In Malashenko’s framework, such a conflict, however unlikely, would allow Russia to briefly re-assume the role of protector of Central Asia. In his introduction, he makes clear that the Kremlin does not desire political stability in Central Asia as an end unto itself. Rather, in a strategy not unlike that which guided early Soviet “mapmaking,” V. Putin’s Kremlin has sought to preserve influence by presenting Russia as an arbiter of frequent regional conflicts. This strategy is emblematic of the unreconstructed Soviet paradigm that Malashenko blames for Russian failures in the region.
Apart from policymakers and scholars, many readers of The Fight for Influence will be seeking insight into Russia’s stance towards political Islam. Malashenko devotes an entire chapter to the topic. The default strategy for both Russian and Central Asian leaders has been to leverage Islam as an institution to reinforce the state, while pre-empting the threat of “unsupervised” Islamization. This strategy has met mixed results. In Tajikistan, Malashenko notes, religious institutions quickly outgrew their state-sanctioned supervision, and the nation now faces the rapid retreat of secular norms.

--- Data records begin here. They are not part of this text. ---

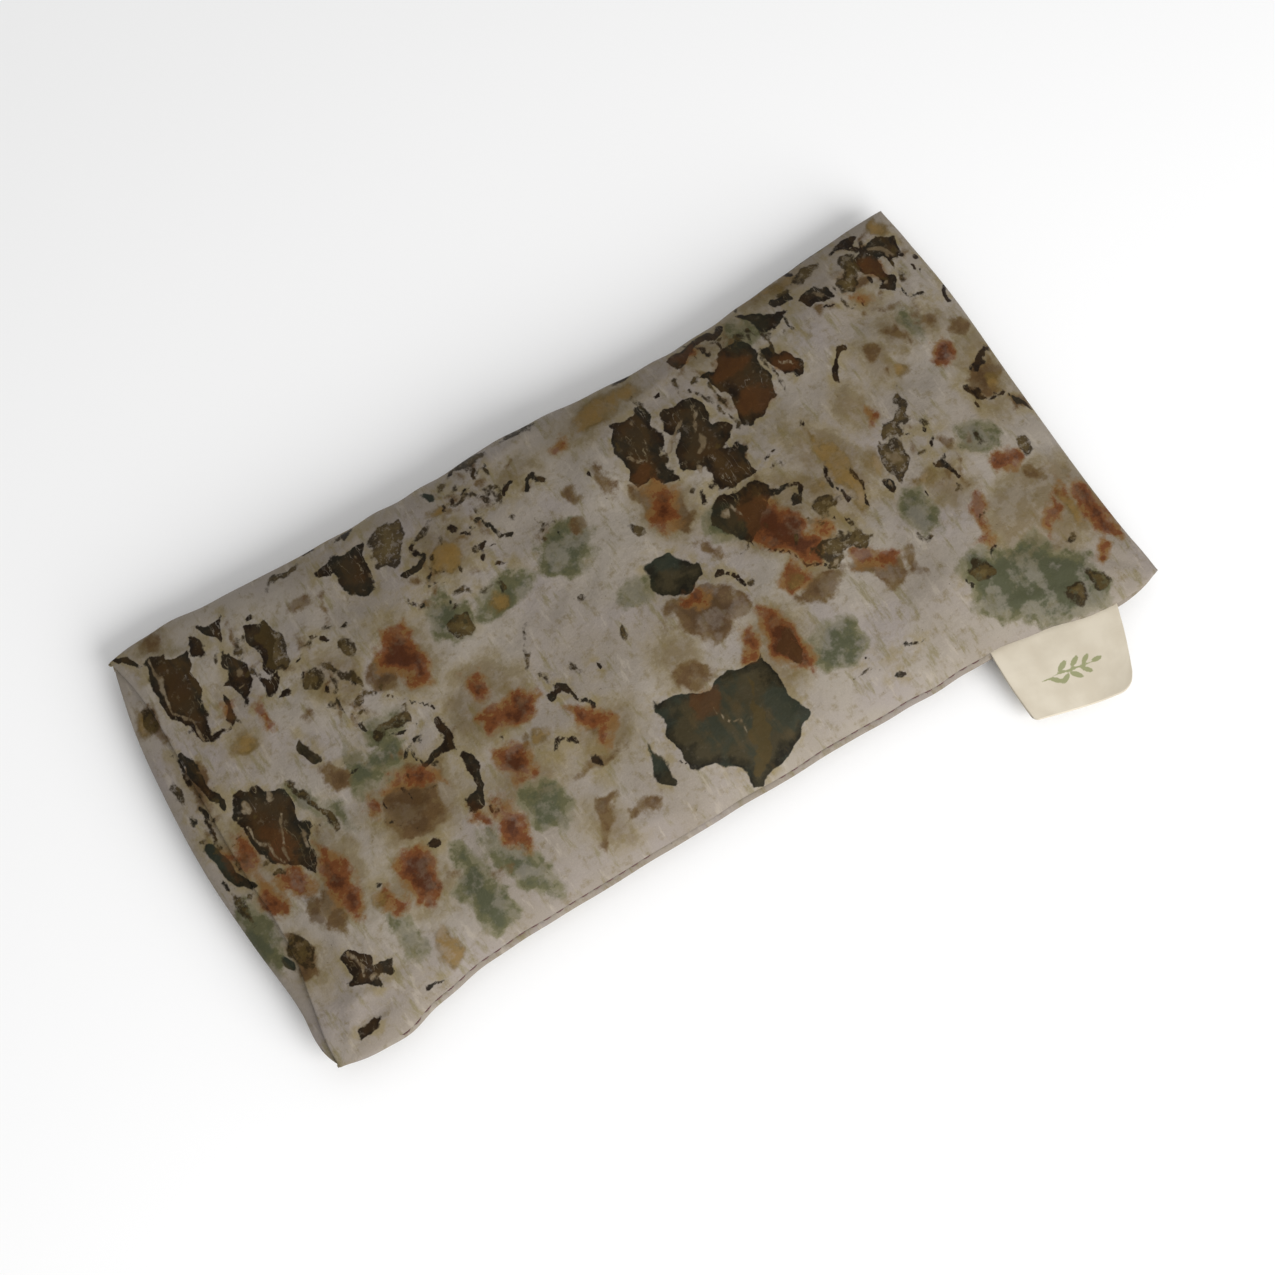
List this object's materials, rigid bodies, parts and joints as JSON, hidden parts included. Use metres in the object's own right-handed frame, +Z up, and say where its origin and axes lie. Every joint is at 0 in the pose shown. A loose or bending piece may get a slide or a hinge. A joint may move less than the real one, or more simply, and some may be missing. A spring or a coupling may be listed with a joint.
{
  "type": "eye pillow",
  "caption": "Printed silk eye pillow: a slip cover with a tuck-in flap over a removable cotton insert of flaxseed and lavender, with a folded label at one seam.",
  "frame": {"origin": "the flat patch that the pillow rests on, below the middle of the cover", "axes": "+X along the pillow from the open end to the closed end, +Y across it away from the label, +Z up"},
  "size_m": [0.2201, 0.1318, 0.022],
  "materials": {
    "printed_silk": "soft satin, printed with ragged leaf shapes",
    "brown_thread": "matte",
    "cotton": "matte plain weave",
    "cream_thread": "matte",
    "flaxseed": "glossy seed",
    "lavender": "dry matte",
    "ribbon": "soft woven ribbon"
  },
  "bodies": {
    "cover": {"cover_front_panel": "printed_silk", "cover_back_panel": "printed_silk", "seam_thread_label_edge": "brown_thread", "seam_thread_plain_edge": "brown_thread", "seam_thread_closed_end": "brown_thread", "label_ends": "ribbon"},
    "tuck_flap": {"cover_tuck_flap": "printed_silk", "flap_hem_thread": "brown_thread"},
    "insert": {"insert_top_panel": "cotton", "insert_bottom_panel": "cotton", "insert_side_threads": "cream_thread", "insert_end_thread": "cream_thread", "insert_closing_thread": "cream_thread", "flaxseed_fill": "flaxseed", "lavender_buds": "lavender"},
    "label": {"label_flap": "ribbon"}
  },
  "joints": [
    {"name": "insert_slide", "type": "slide", "parent": "cover", "child": "insert", "axis": [-1, 0, 0], "range_m": [0, 0.28], "deforming": ["cover_front_panel", "cover_back_panel", "cover_tuck_flap", "flap_hem_thread"]},
    {"name": "flap_open", "type": "hinge", "parent": "cover", "child": "tuck_flap", "pos_m": [-0.109, 0, 0.0077], "axis": [0, -1, 0], "range_deg": [0, 162]},
    {"name": "label_flex", "type": "hinge", "parent": "cover", "child": "label", "pos_m": [0.082, -0.05614, 0.007], "axis": [-1, 0, 0], "range_deg": [-4, 100], "stiffness_Nm_per_rad": 0.0005, "springref_deg": 1.26}
  ],
  "couplings": [
    {"joint": "flap_open", "follows": "insert_slide", "rad_per_m": 10}
  ]
}
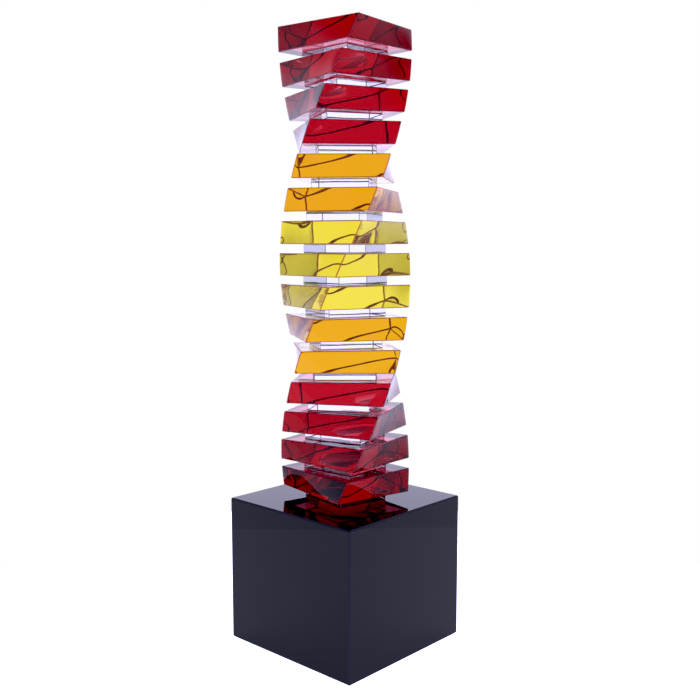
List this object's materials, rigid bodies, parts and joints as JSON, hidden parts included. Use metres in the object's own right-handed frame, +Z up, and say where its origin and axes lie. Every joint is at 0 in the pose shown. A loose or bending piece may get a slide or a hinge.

His discussion of Muslim migration into Russia is particularly enlightening. Migration from Central Asia has created a situation “strikingly similar to Muslim immigration to Europe.” Like Muslim populations in Western Europe, these migrants have failed to fully assimilate into Russian society. In light of the recent attacks in Paris, we can reasonably assume the radicalization of Muslim migrants will leap to the top tier of the Kremlin’s internal security concerns.

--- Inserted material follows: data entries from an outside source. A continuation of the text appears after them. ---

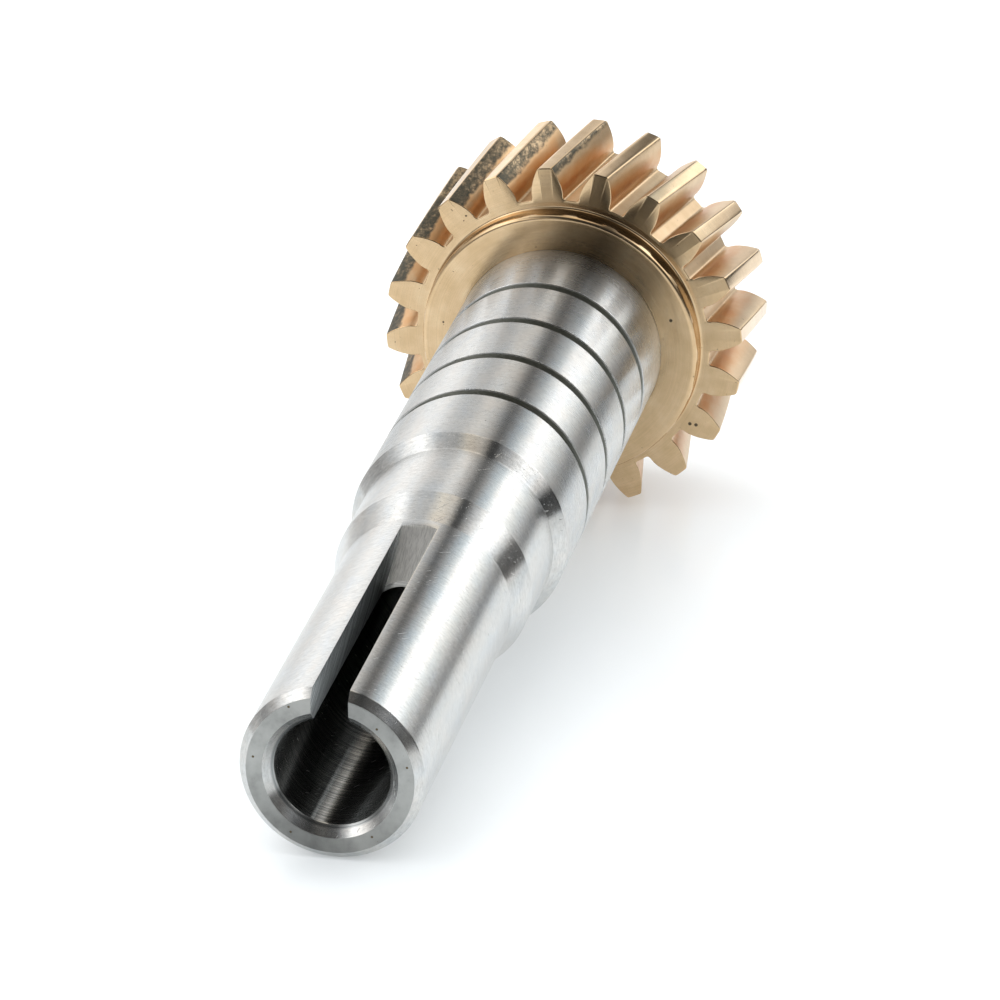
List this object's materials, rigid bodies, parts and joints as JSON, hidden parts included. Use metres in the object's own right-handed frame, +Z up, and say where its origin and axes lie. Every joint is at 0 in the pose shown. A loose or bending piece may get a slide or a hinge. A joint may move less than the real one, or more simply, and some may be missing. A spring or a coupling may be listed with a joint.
{
  "type": "worm gear set",
  "caption": "Bronze helical worm wheel keyed to a hollow stepped steel shaft with a slotted nose and a grooved journal.",
  "frame": {"origin": "on the shaft axis, half way between the nose end face and the rear end face", "axes": "+X along the shaft axis from the slotted nose to the worm wheel, +Z up through the middle of the nose slot, +Y completes a right-handed frame"},
  "size_m": [0.1136, 0.0352, 0.0352],
  "materials": {
    "turned_steel": "fine turned, bright, with round tool marks",
    "bronze": "turned bronze faces, hobbed teeth with darker flanks",
    "key_steel": "ground bright key steel",
    "spring_steel": "phosphated spring steel"
  },
  "bodies": {
    "root": {"hollow_shaft": "turned_steel", "worm_wheel": "bronze", "drive_key": "key_steel", "retaining_ring": "spring_steel"}
  },
  "joints": []
}
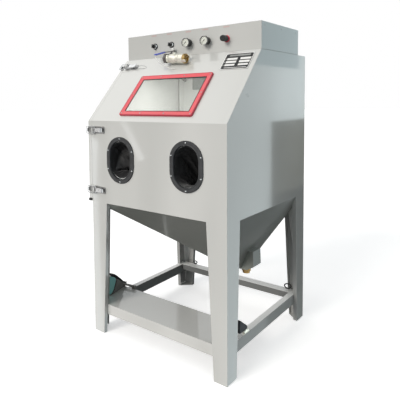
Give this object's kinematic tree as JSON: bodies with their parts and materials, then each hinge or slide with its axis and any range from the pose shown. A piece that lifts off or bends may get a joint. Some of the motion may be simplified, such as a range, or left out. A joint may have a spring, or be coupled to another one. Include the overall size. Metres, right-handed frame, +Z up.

This migration is, in fact, the latest chapter in the slow but persistent advance of Islam in Eurasia. In discussing that advance, Malashenko somewhat inaccurately refers the “re-Islamization” of Kyrgyzstan and Kazakhstan. While Islamism is ascendant in those regions, most Kazakh and Kyrgyz tribes had only a loose, affiliation with Islam until the late 19th and early 20th centuries. Even after nominally professing Islam, they have remained “behind” the rest of the Central Asian in their religiosity. This religious heritage stands in stark contrast to that of the Uzbek people, who have a well-documented place in the history of the Islamic faith.

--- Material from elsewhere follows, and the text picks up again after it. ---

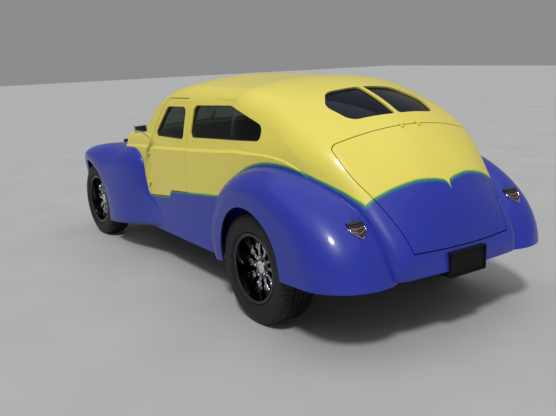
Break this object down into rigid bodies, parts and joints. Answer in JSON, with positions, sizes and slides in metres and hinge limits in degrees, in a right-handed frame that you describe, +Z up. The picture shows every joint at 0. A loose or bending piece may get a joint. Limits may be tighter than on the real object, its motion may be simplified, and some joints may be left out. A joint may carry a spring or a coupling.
{
  "type": "hot rod",
  "caption": "Two-door fastback hot rod with separate fenders, an open engine bay, opening doors and boot lid, steered front wheels and a ladder frame.",
  "frame": {"origin": "on the ground under the middle of the car", "axes": "+X forward, +Y to the left side of the car, +Z up"},
  "size_m": [4.355, 1.865, 1.5173],
  "materials": {
    "paint_yellow": "gloss",
    "paint_blue": "gloss",
    "glass": "gloss",
    "tyre": "matte",
    "chrome": "polished",
    "frame_black": "satin",
    "cast_iron": "satin",
    "aluminium": "satin",
    "steel": "satin",
    "leather": "satin",
    "trim_black": "matte",
    "lens_red": "gloss"
  },
  "bodies": {
    "car": {"body_shell": "paint_yellow", "cowl": "paint_yellow", "skirts": "paint_blue", "fender_rear_left": "paint_blue", "fender_rear_right": "paint_blue", "fender_front_left": "paint_blue", "fender_front_right": "paint_blue", "windshield": "glass", "quarter_glass": "glass", "rear_glass": "glass", "headlamps": "chrome", "lamp_lenses": "glass", "tail_lamps": "lens_red", "plate_box": "paint_blue", "floor_pan": "frame_black", "wheel_tubs": "frame_black", "rear_shelf": "trim_black", "front_cushion": "leather", "front_backrest": "leather", "rear_cushion": "leather", "rear_backrest": "leather", "seat_bases": "trim_black", "dashboard": "trim_black", "steering_wheel": "trim_black", "frame_rail_left": "frame_black", "frame_rail_right": "frame_black", "crossmembers": "frame_black", "engine": "cast_iron", "intake": "aluminium", "headers": "steel", "front_drive": "aluminium", "gearbox": "aluminium", "drive_shaft": "steel", "exhaust": "steel", "fuel_tank": "frame_black", "radiator": "frame_black", "grille_nose": "chrome", "rear_axle": "frame_black", "rear_springs": "frame_black", "front_axle": "frame_black", "front_spring": "frame_black"},
    "door_left": {"door_left": "paint_yellow", "door_glass_left": "glass", "mirror_left": "chrome"},
    "door_right": {"door_right": "paint_yellow", "door_glass_right": "glass", "mirror_right": "chrome"},
    "boot_lid": {"boot_lid": "paint_yellow"},
    "knuckle_left": {"knuckle_left": "steel"},
    "knuckle_right": {"knuckle_right": "steel"},
    "wheel_rear_left": {"tyre_rear_left": "tyre", "rim_rear_left": "chrome"},
    "wheel_rear_right": {"tyre_rear_right": "tyre", "rim_rear_right": "chrome"},
    "wheel_front_left": {"tyre_front_left": "tyre", "rim_front_left": "chrome"},
    "wheel_front_right": {"tyre_front_right": "tyre", "rim_front_right": "chrome"}
  },
  "joints": [
    {"name": "door_left_hinge", "type": "hinge", "parent": "car", "child": "door_left", "pos_m": [0.5095, 0.764, 0.9], "axis": [0, 0, -1], "range_deg": [0, 65]},
    {"name": "door_right_hinge", "type": "hinge", "parent": "car", "child": "door_right", "pos_m": [0.5095, -0.764, 0.9], "axis": [0, 0, 1], "range_deg": [0, 65]},
    {"name": "boot_lid_hinge", "type": "hinge", "parent": "car", "child": "boot_lid", "pos_m": [-1.6805, 0, 1.236], "axis": [0, 1, 0], "range_deg": [0, 60]},
    {"name": "steer_left", "type": "hinge", "parent": "car", "child": "knuckle_left", "pos_m": [1.6525, 0.585, 0.342], "axis": [0, 0, 1], "range_deg": [-28, 28]},
    {"name": "steer_right", "type": "hinge", "parent": "car", "child": "knuckle_right", "pos_m": [1.6525, -0.585, 0.342], "axis": [0, 0, 1], "range_deg": [-28, 28]},
    {"name": "wheel_rear_left_spin", "type": "hinge", "parent": "car", "child": "wheel_rear_left", "pos_m": [-1.1925, 0.735, 0.362], "axis": [0, 1, 0], "continuous": true},
    {"name": "wheel_rear_right_spin", "type": "hinge", "parent": "car", "child": "wheel_rear_right", "pos_m": [-1.1925, -0.735, 0.362], "axis": [0, 1, 0], "continuous": true},
    {"name": "wheel_front_left_spin", "type": "hinge", "parent": "knuckle_left", "child": "wheel_front_left", "pos_m": [1.6525, 0.705, 0.342], "axis": [0, 1, 0], "continuous": true},
    {"name": "wheel_front_right_spin", "type": "hinge", "parent": "knuckle_right", "child": "wheel_front_right", "pos_m": [1.6525, -0.705, 0.342], "axis": [0, 1, 0], "continuous": true}
  ],
  "couplings": [
    {"joint": "steer_right", "follows": "steer_left", "ratio": 1}
  ]
}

It’s easy to overstate the influence of religious faith in Central Asia to the neglect of equally important factors. To this end, Malashenko gives us a brisk overview of the cultures and recent history the republics, and offers his assessment of the challenges they face. Kazakhstan is the most stable and promising, while post-civil war Tajikistan is generously described as “fragile.” Uzbekistan is the geopolitical wildcard with frequently shifting allegiances, and Turkmenistan is still struggling to overcome an infamously authoritarian legacy, while Kyrgyzstan, “the exception,” looks to the future with both challenges and resources largely unparalleled in the region.
It is notable that The Fight for Influence lacks a substantive discussion of the Uyghur people. Malashenko does mention the Uyghur once, but only as an aside. They warrant a more involved discussion. The Uyghur people are Muslim, have Turkic ancestry, and speak a language closely related to Kazakh and Kyrgyz. Most significantly for the subject of this book, it’s unlikely that the Uyghur independence movement in northwestern China (“Uygharstan”) doesn’t inform Chinese strategy in Central Asia.
Nevertheless, considering the scope and complexity of the topic, The Fight for Influence is masterful scholarship. It reflects the perspective of a man who has spent his life working to understand Russia’s place in the world. It is intuitively organized and well sourced, and Malashenko’s conclusions are concise and unambiguous. The book would be especially helpful for diplomatic or military officials aiming to better understand Russian ambitions and challenges in Central Asia. Despite those challenges, the nation can still secure her interests in the region. Russia has the option of securing those interests or continuing to pursue a foreign policy guided more by nostalgia than pragmatism. Given the recent pace of global conflict, it’s unlikely we’ll have to wait long for a decision.
Alexey Malashenko, The Fight for Influence: Russia in Central Asia. Washington, DC: Carnegie Endowment for International Peace, 2013.